Be a Role Model
Role models are meant to inspire, instruct, and to set a good example. Whether you're trying to teach your children core values or showing your students the proper way to conduct themselves in a learning environment, the most important thing you can do is to be honest, thoughtful, and consistent. Role models don't have to be perfect, but they do have to show that everyone makes mistakes and that it's important to be accountable for them. You can be an inspiring and instructive role model as long as you are about the people who look up to you.
Contents
Steps
Being a Role Model for Your Children
- Practice what you preach. If you want to be a good role model for your children, then the most important thing is for you to do as you say. Of course, some rules that apply to your kids may not apply to you — you may not have homework to finish or a 9 pm curfew — but it’s important to show them a good example of how to conduct yourself. Your children will be modelling your behavior and it’s important to show them whatever you want to see from them.
- If you tell them to be kind, then don’t let them see you bad-mouthing a waitress.
- If you tell them to have good manners, then don’t talk with your mouth full.
- If you tell them to keep their room clean, then keep your room clean as well.
- If you’re always asking your children to eat healthier foods, let them see you choosing a salad over fries once in a while.
- Apologize when you make a mistake.
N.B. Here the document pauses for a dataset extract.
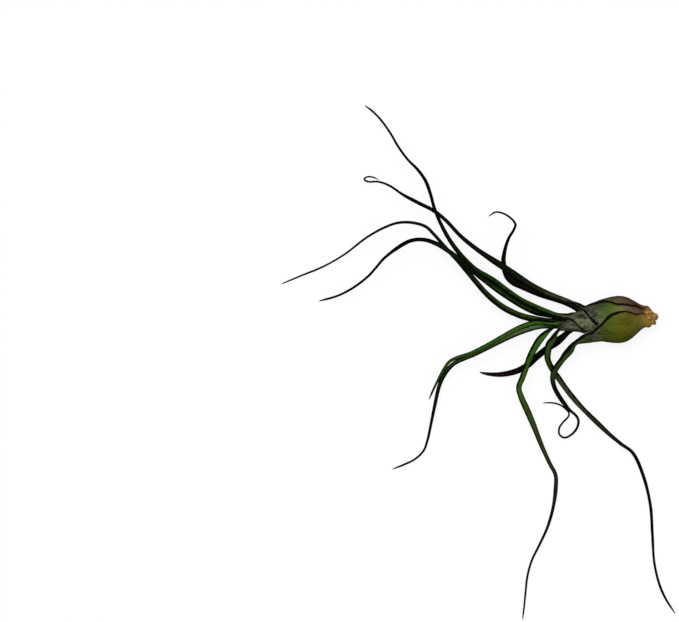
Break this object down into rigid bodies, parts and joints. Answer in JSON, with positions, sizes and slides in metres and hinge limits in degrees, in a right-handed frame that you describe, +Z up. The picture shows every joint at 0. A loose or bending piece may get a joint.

Don’t put pressure on yourself to be a flawless parent who never makes a single mistake. That’s impossible. Things go wrong, and sometimes, your temper will flare up or you’ll say or do something that you will regret That’s perfectly natural. The most important thing is that you acknowledge the behavior and apologize for it instead of pretending that nothing ever happened. If you misbehave and try to brush it under the rug, then your children will get the message that they’ll be able to do the same.
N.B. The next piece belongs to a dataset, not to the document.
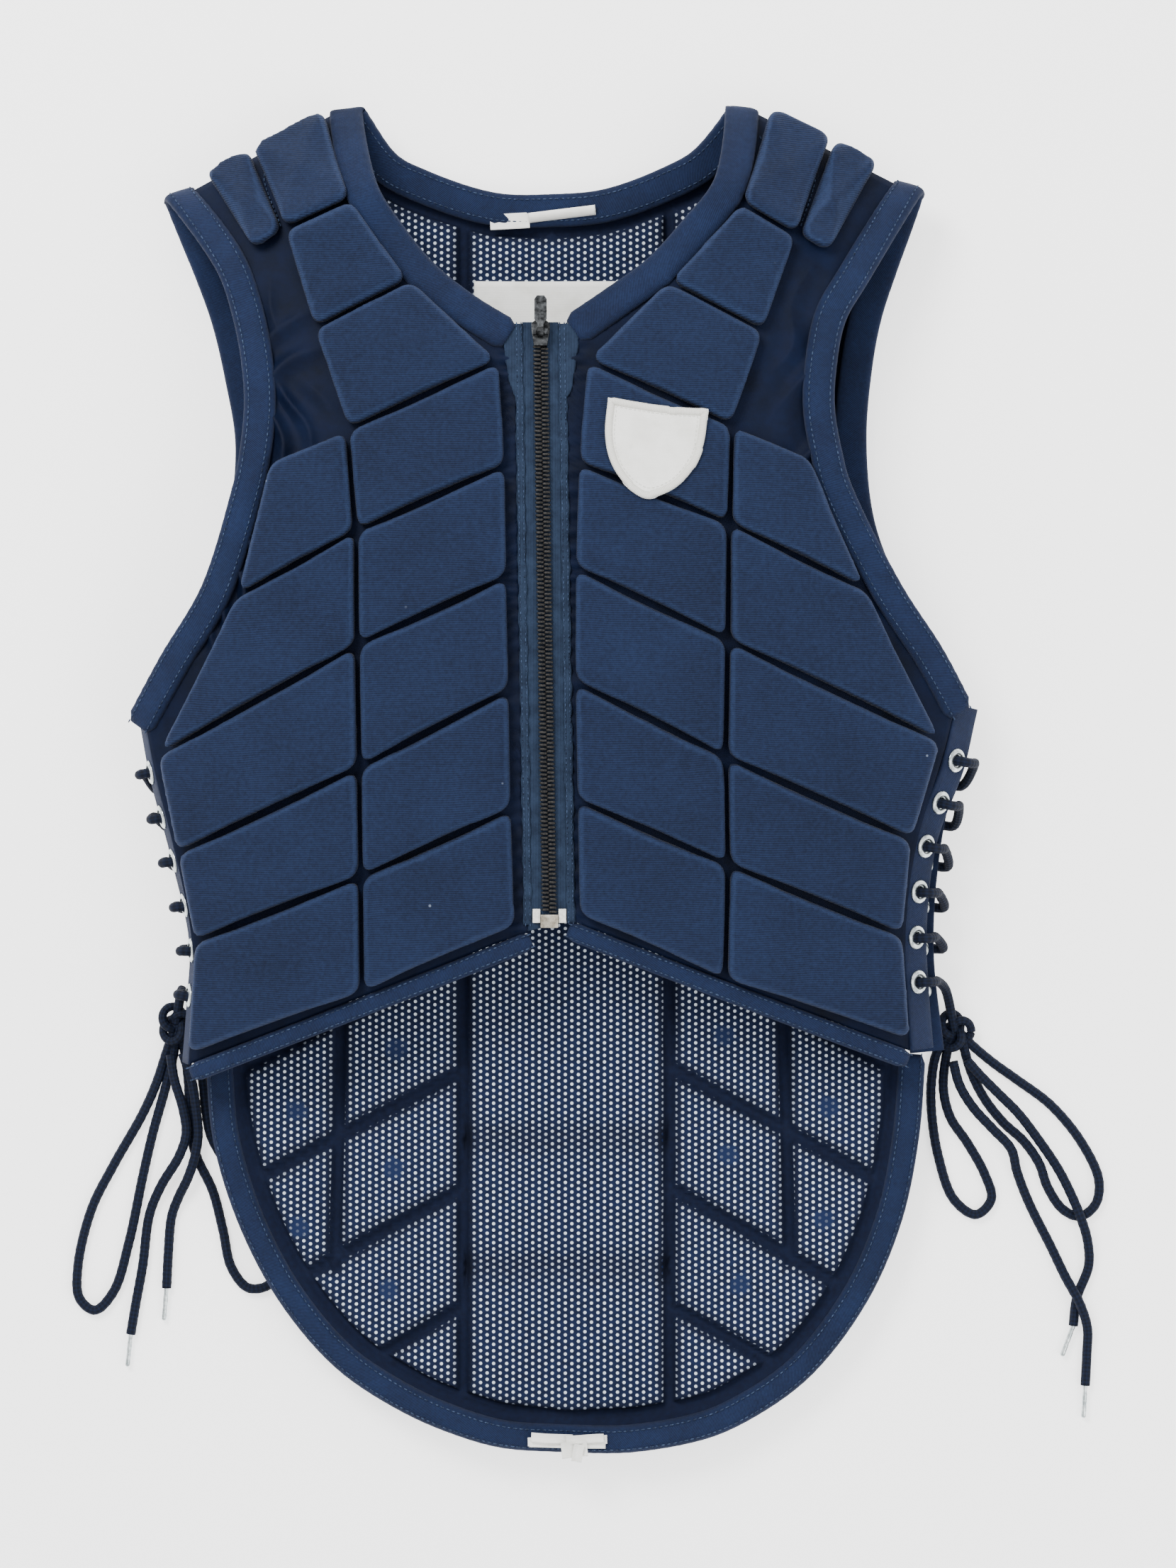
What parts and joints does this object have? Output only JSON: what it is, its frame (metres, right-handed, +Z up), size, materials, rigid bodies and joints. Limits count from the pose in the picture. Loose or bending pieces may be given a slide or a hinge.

- If you’ve done something wrong, sit your child down, look him in the eyes, and show that you’re really sorry. Make sure your child knows that you mean it, so that he understands how to apologize when he’s done something wrong, too.
- Think out loud. Your children don’t have to see you as the person who has all the answers. In fact, you can help them out more by showing them that you do have to struggle to find the right answer in certain situations by thinking aloud and inviting them into the process with you. When a tough situation arises, you can weigh the pros and cons with your children, and show them what goes into a decision-making process. This will show them that you’re human and that when you say “no,” you’re not just saying it categorically, but because you’ve put a lot of thought into it. However, you have to be careful not to take this idea too far; you don't want to end up having to explain your reasoning to your child every single time, or that may get exhausting and will lose its power.
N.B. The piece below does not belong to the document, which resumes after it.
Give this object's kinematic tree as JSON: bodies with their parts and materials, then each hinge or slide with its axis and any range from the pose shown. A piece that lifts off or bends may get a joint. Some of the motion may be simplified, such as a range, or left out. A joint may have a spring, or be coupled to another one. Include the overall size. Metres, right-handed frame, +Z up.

- For example, you can say something like, “I wish I could let you play with your friends right now, but I want you to finish your science project first. Remember the last time you stayed up late finishing a project and how upsetting that was? I want you to get in the habit of doing your work first before having fun.”
- Whenever you do explain your reasoning to your kids, make sure they're actually listening because they're interested and not just because they keep asking why, why, why to get on your case.
- Follow through. Another must for any parent who wants to be a good role model is to back up what you say. If you tell your child she won’t be able to go to the mall with her friends if she doesn’t finish her homework, then you’ve got to stick to your guns, or you’ll be seen as a pushover. Though it can be difficult, you can’t let your children’s apologies, emotional pleas, or cries of, “But everyone else’s mom is letting him go!” sway you from your rules and ideas. Of course, you should always listen to your children and never make rules without thinking about them first, but once you make a mandate or a rule, then you’ve got to stick to it if you earn your child’s respect.
- If your children see that you don’t stick to your word, then they’ll think it’s okay for them to not stick to their words when it comes to saying they’ll do their chores or come home at a certain hour.
- If you say you’ll pick your kids up at a certain hour, make sure to be there. If you’re late, apologize profusely. You don’t want them feeling like they can’t depend on you.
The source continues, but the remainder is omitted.